Flora started, and a blush mantled on her cheeks, before so pale! “You see that I have touched a chord which vibrates to your heart’s core, daughter,” continued the nun, on whom that sudden evidence of emotion was not lost. “You have suffered yourself to be deluded by the whisperings of that feeling whose tendency was to wean your soul from Heaven.”
Flora is then forced to watch a ritual of self-laceration:
A minute elapsed, during which the five penitents remained motionless as statues, with their heads bowed upon their bosoms, and their hands hanging down by their sides, as if those limbs were lifeless—save in respect to the hands that held the scourges. But, suddenly, one of them—a young and beautiful woman—exclaimed, in a tone of piercing anguish, “It is my fault! it is my fault! it is my fault!”—and the others took up the wail in voices equally characteristic of heartfelt woe.

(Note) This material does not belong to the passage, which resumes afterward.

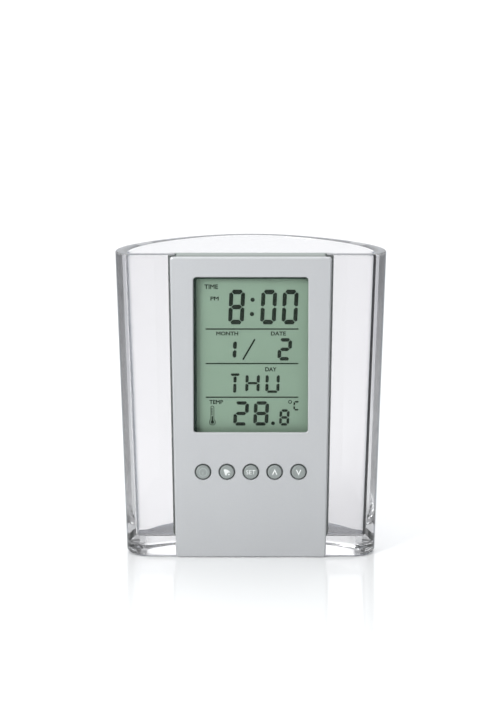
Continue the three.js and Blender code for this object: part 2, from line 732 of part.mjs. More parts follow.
function lcdHolder() {
  const frame = rectangle(-holderHalf, holderHalf, holderBottom, holderTop, 1.0);
  const room = glassHalf + HOLDER_GAP;
  const pocket = rectangle(-room, room, glassBottom - HOLDER_GAP, glassTop + HOLDER_GAP);
  const shell = cut(
    plate(frame, holderFront, boardFront - LAYER_GAP),
    plate(pocket, holderFront + HOLDER_LIP, boardFront + 1),
    plate(windowOutline(POLARISER_MARGIN + 0.4), holderFront - 1, boardFront + 1),
  );
  return piece('lcd_holder', shell, HOLDER_WHITE);
}

function contactStrip() {
  const middle = glassBottom + LEDGE / 2;
  const half = glassHalf - 2.5;
  const [low, high] = [middle - STRIP_HEIGHT / 2, middle + STRIP_HEIGHT / 2];
  const front = frontGlassFront + GLASS_THICK + LAYER_GAP;
  const strip = box(-half, half, front, boardFront - LAYER_GAP, low, high);
  return piece('contact_strip', strip, RUBBER);
}

// Electronics

function circuitBoard() {
  const outline = rectangle(-boardHalf, boardHalf, boardBottom, boardTop, 1.2);
  const hole = (radius) => ([x, z]) => bar(x, z, radius, boardFront - 1, boardBack + 1);
  const drilled = cut(
    plate(outline, boardFront, boardBack),
    ...caseScrewPlaces().slice(2).map(hole(CASE_SCREW.shank + 0.4)),
    ...boardScrewPlaces().map(hole(BOARD_SCREW.shank + SCREW_GAP)),
  );
  return piece('circuit_board', drilled, BOARD_GREEN);
}

function driverChip() {
  const base = boardBack + LAYER_GAP;
  const dome = Array.from({ length: 9 }, (_, k) => {
    const angle = (k / 8) * (Math.PI / 2);
    return [CHIP_RADIUS * Math.cos(angle), base + CHIP_HEIGHT * Math.sin(angle)];
  });
  dome[8][0] = 0;
  return piece('driver_chip', turned(...chipPlace, [[0, base], ...dome]), EPOXY);
}

function clockCrystal() {
  const y = boardBack + LAYER_GAP + CRYSTAL_RADIUS;
  const [x, z] = crystalPlace;
  const can = new THREE.CylinderGeometry(CRYSTAL_RADIUS, CRYSTAL_RADIUS, CRYSTAL_LENGTH, 24);
  can.rotateZ(Math.PI / 2).translate(x, y, z);
  const end = x - CRYSTAL_LENGTH / 2;
  const leads = [-0.35, 0.35].map((dz) => {
    const down = boardBack + LAYER_GAP + LEAD_RADIUS;
    return swept([[end + 0.4, y, z + dz], [end - 0.8, y, z + dz], [end - 1.8, down, z + dz]], LEAD_RADIUS, 6);
  });
  return piece('clock_crystal', join(can, ...leads), STEEL);
}

function temperatureSensor() {
  const y = boardBack + LAYER_GAP + SENSOR_RADIUS;
  const [x, z] = sensorPlace;
  const bead = new THREE.SphereGeometry(SENSOR_RADIUS, 20, 14).translate(x, y, z);
  const leads = [-0.4, 0.4].map((dx) => {
    const down = boardBack + LAYER_GAP + LEAD_RADIUS;
    return swept([[x + dx, y, z + 0.4], [x + dx, y, z + 1.6], [x + dx * 2, down, z + 3.2]], LEAD_RADIUS, 6);
  });
  return piece('temperature_sensor', join(bead, ...leads), EPOXY);
}

function buzzerDisc() {
  const middle = discFront + BUZZER_PLATE;
  const disc = join(
    bar(0, buzzerZ, BUZZER_RADIUS, middle, middle + BUZZER_PLATE, undefined, 36),
    bar(0, buzzerZ, BUZZER_CERAMIC_RADIUS, discFront, middle + 0.1, undefined, 36),
  );
  return piece('buzzer_disc', disc, BRASS);
}

function wires() {
  const onDisc = discFront - WIRE_GAP - WIRE_RADIUS;
  const leadEnd = wellTop + WELL_WALL + 1.6;
  const fromLead = (x) => [
    [x, contactFront + CONTACT_THICK + WIRE_RADIUS + 0.05, leadEnd - 1.4],
    [x, contactFront + CONTACT_THICK + WIRE_RADIUS + 0.1, leadEnd + 0.2],
    [x * (1 + WIRE_SPLAY) / 2, wireLine, boardBottom - 1.2],
    [x * WIRE_SPLAY, wireLine, boardBottom + 1.8],
    [x * WIRE_SPLAY, wireLine, boardBottom + 4.2],
  ];
  const toBuzzer = (side) => [
    [side * 1.5, onDisc, buzzerZ + 2.5],
    [side * 2.2, onDisc - 0.05, buzzerZ + 6],
    [side * 3.0, wireLine, buzzerZ + 10],
    [side * 3.2, wireLine, buzzerZ + 13],
  ];
  return [
    piece('battery_wire_negative', swept(fromLead(-leadX), WIRE_RADIUS), WIRE_BLACK),
    piece('battery_wire_positive', swept(fromLead(clipEnd - LEAD_HALF), WIRE_RADIUS), WIRE_RED),
    piece('buzzer_wire_left', swept(toBuzzer(-1), WIRE_RADIUS), WIRE_BLACK),
    piece('buzzer_wire_right', swept(toBuzzer(1), WIRE_RADIUS), WIRE_RED),
  ];
}

// Keys

function key(name, i) {
  const profile = [
    [0, keyBack],
    [keyFlangeRadius, keyBack],
    [keyFlangeRadius, keyFlangeFront],
    [keyRadius, keyFlangeFront],
    [keyRadius, KEY_EDGE - KEY_PROUD],
    [keyRadius - KEY_EDGE * 0.3, KEY_EDGE * 0.3 - KEY_PROUD],
    [keyRadius - KEY_EDGE, -KEY_PROUD],
    [0, -KEY_PROUD],
  ];
  return piece(`key_${name}`, turned(keyX(i), keyRow, profile), KEY_GREY);
}

function keyPill(name, i) {
  const front = keyBack + LAYER_GAP;
  return piece(`key_pill_${name}`, bar(keyX(i), keyRow, PILL_RADIUS, front, front + PILL_DEPTH), RUBBER);
}

function keyMat() {
  const back = boardFront - 0.1;
  const front = back - MAT_THICK;
  const holeRadius = PILL_RADIUS + MAT_HOLE_GAP;
  const outline = rectangle(-matHalf, matHalf, keyRow - MAT_HALF_HEIGHT, keyRow + MAT_HALF_HEIGHT, 1.5);
  const collars = KEY_NAMES.map((_, i) => bar(keyX(i), keyRow, holeRadius + 0.8, front - MAT_COLLAR, back));
  const holes = KEY_NAMES.map((_, i) => bar(keyX(i), keyRow, holeRadius, front - 1, back + 1));
  const room = BOARD_SCREW.boss + 0.3;
  const notches = boardScrewPlaces().map(([x, z]) => bar(x, z, room, front - 1, back + 1));
  const sheet = join(plate(outline, front, back), ...collars);
  return piece('key_mat', cut(sheet, ...holes, ...notches), RUBBER);
}

// Power

function buttonCell(name, x) {
  const back = cellFront + CELL_THICK;
  const profile = [
    [0, back],
    [CELL_RADIUS - 0.3, back],
    [CELL_RADIUS, back - 0.3],
    [CELL_RADIUS, cellFront + 0.6],
    [CELL_RADIUS - 0.5, cellFront + 0.3],
    [CELL_RADIUS - 0.8, cellFront],
    [0, cellFront],
  ];
  return piece(name, turned(x, cellRow, profile, 40), STEEL);
}

function batteryContacts() {
  const [front, back] = [contactFront, contactFront + CONTACT_THICK];
  const leadTop = wellTop + WELL_WALL + 1.6;
  const tabTop = cellFront + CELL_THICK - 1;
  const negative = join(
    box(-leadX - LEAD_HALF, -cellX + 2.6, front, back, cellRow - 2.2, cellRow + 2.2),
    box(-leadX - LEAD_HALF, -leadX + LEAD_HALF, front, back, cellRow, leadTop),
  );
  const linkEnd = contactReach - cellX;
  const link = join(
    box(linkEnd - CONTACT_THICK, linkEnd, front, tabTop, cellRow - 2, cellRow + 2),
    box(linkEnd - CONTACT_THICK, cellX + 2.6, front, back, cellRow - 2, cellRow + 2),
  );
  const positive = join(
    box(clipEnd - CONTACT_THICK, clipEnd, front, tabTop, cellRow - 2, cellRow + 2),
    box(clipEnd - 2 * LEAD_HALF, clipEnd, front, back, cellRow + 1.0, leadTop),
  );
  return [
    piece('battery_contact_negative', negative, STEEL),
    piece('battery_link', link, STEEL),
    piece('battery_contact_positive', positive, STEEL),
  ];
}

// Screws, with a cross recess in a low round head

function screw(name, [x, z], size, headFront, tip) {
  const top = headFront + size.headDepth;
  const profile = [
    [0, top],
    [size.head * 0.6, top],
    [size.head * 0.9, top - size.headDepth * 0.3],
    [size.head, headFront],
    [size.shank, headFront],
    [size.shank, tip + size.shank],
    [size.shank * 0.4, tip],
    [0, tip],
  ];
  const arm = size.head * 0.55;
  const slit = size.head * 0.12;
  const depth = size.headDepth * 0.5;
  const recess = [
    box(x - arm, x + arm, top - depth, top + 1, z - slit, z + slit),
    box(x - slit, x + slit, top - depth, top + 1, z - arm, z + arm),
  ];
  return piece(name, cut(turned(x, z, profile, 18), ...recess), STEEL);
}

function screws() {
  const tip = CASE_WALL + 0.7;
  const caseHead = CASE_DEPTH - CASE_SCREW.headDepth - 0.1;
  const boardHead = boardBack + LAYER_GAP;
  return [
    ...caseScrewPlaces().map((at, i) => screw(`case_screw_${i + 1}`, at, CASE_SCREW, caseHead, tip)),
    ...boardScrewPlaces().map((at, i) => screw(`board_screw_${i + 1}`, at, BOARD_SCREW, boardHead, tip)),
  ];
}

function clockModule() {
  return group(
    'clock',
    group('case', frontBezel(), rearShell(), windowLens(), batteryDoor(), screws()),
    group('display', displayStack(), lcdHolder(), contactStrip()),
    group('electronics', circuitBoard(), driverChip(), clockCrystal(), temperatureSensor()),
    group('sounder', buzzerDisc(), wires()),
    group('keys', KEY_NAMES.map(key), KEY_NAMES.map(keyPill), keyMat()),
    group(
      'power',
      buttonCell('button_cell_left', -cellX),
      buttonCell('button_cell_right', cellX),
      batteryContacts(),
    ),
  );
}

const penHolderClock = group('pen_holder_clock', holderCup(), clockModule());
penHolderClock.position.y = (KEY_PROUD - cupBack(rimTop)) / 2;

export default penHolderClock;
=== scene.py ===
"""Looks of a clear pen holder with a desk clock in its front wall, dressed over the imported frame."""

from __future__ import annotations

import logging
import math
from collections.abc import Callable, Sequence
from dataclasses import dataclass
from enum import Enum
from functools import partial

import bmesh
import bpy
from mathutils import Matrix, Vector


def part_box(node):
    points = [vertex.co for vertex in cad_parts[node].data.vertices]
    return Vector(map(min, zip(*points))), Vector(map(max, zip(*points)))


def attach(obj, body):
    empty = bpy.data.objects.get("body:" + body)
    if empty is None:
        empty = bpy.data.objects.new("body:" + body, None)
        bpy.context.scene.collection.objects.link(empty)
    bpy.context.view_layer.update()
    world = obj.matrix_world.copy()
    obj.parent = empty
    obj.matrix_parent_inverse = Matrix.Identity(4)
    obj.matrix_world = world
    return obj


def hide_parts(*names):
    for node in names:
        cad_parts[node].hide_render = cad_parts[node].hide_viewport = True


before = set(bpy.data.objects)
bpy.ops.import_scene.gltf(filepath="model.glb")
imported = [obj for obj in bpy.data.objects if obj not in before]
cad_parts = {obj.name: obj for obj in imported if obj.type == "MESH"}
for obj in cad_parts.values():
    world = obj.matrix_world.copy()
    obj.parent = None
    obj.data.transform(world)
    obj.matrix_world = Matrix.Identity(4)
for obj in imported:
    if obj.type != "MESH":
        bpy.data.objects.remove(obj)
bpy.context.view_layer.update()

LOG = logging.getLogger("pen_holder_clock")
MM = 0.001
FRONT = -18.85  # the clock's front face in the frame, mm; the cup's depths are measured from it
PAINTED_CORNER_SHADE = "witness"  # point attribute: how much painted shade darkens the cup's inside front corners
NOISE = (0.3, 0.7)  # values that a noise mostly keeps to
SHARP = 30.0  # edges that bend by more degrees than this stay sharp
WELD = 1e-7  # points closer than this, m, become one

Point = tuple[float, float]  # x and z as a rule, or any other pair
Place = tuple[float, float, float]
Box = tuple[float, float, float, float]  # left, right, bottom and top
Outline = list[Point]
Ring = list[Vector]
Form = bmesh.types.BMesh
Node = bpy.types.Node
Socket = bpy.types.NodeSocket
Adder = Callable[..., Node]


def linear(code: str) -> tuple[float, float, float, float]:
    """Turns an sRGB colour into the linear one that shaders take.

    Args:
        code: The colour as # and six hex digits.

    Returns:
        Red, green, blue and an alpha of one.
    """
    values = [int(code[i : i + 2], 16) / 255 for i in (1, 3, 5)]
    red, green, blue = (v / 12.92 if v <= 0.04045 else ((v + 0.055) / 1.055) ** 2.4 for v in values)
    return red, green, blue, 1.0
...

Then they lacerated their shoulders with the hard leathern thongs of their scourges; and a faintness came over Flora Francatelli when she observed the blood appear on the back of the young and beautiful penitent who had given the signal for this self-mortification.
The nun, perceiving the effect thus produced upon the maiden, touched her upon the shoulder as a signal to follow whither she was about to lead; and, opening one of the several doors communicating with the Chamber of Penitence, she said in a low whisper—“This is your cell. May the Virgin bless you!”
And so we arrive at chapter twenty of Wagner, the Wehr-Wolf.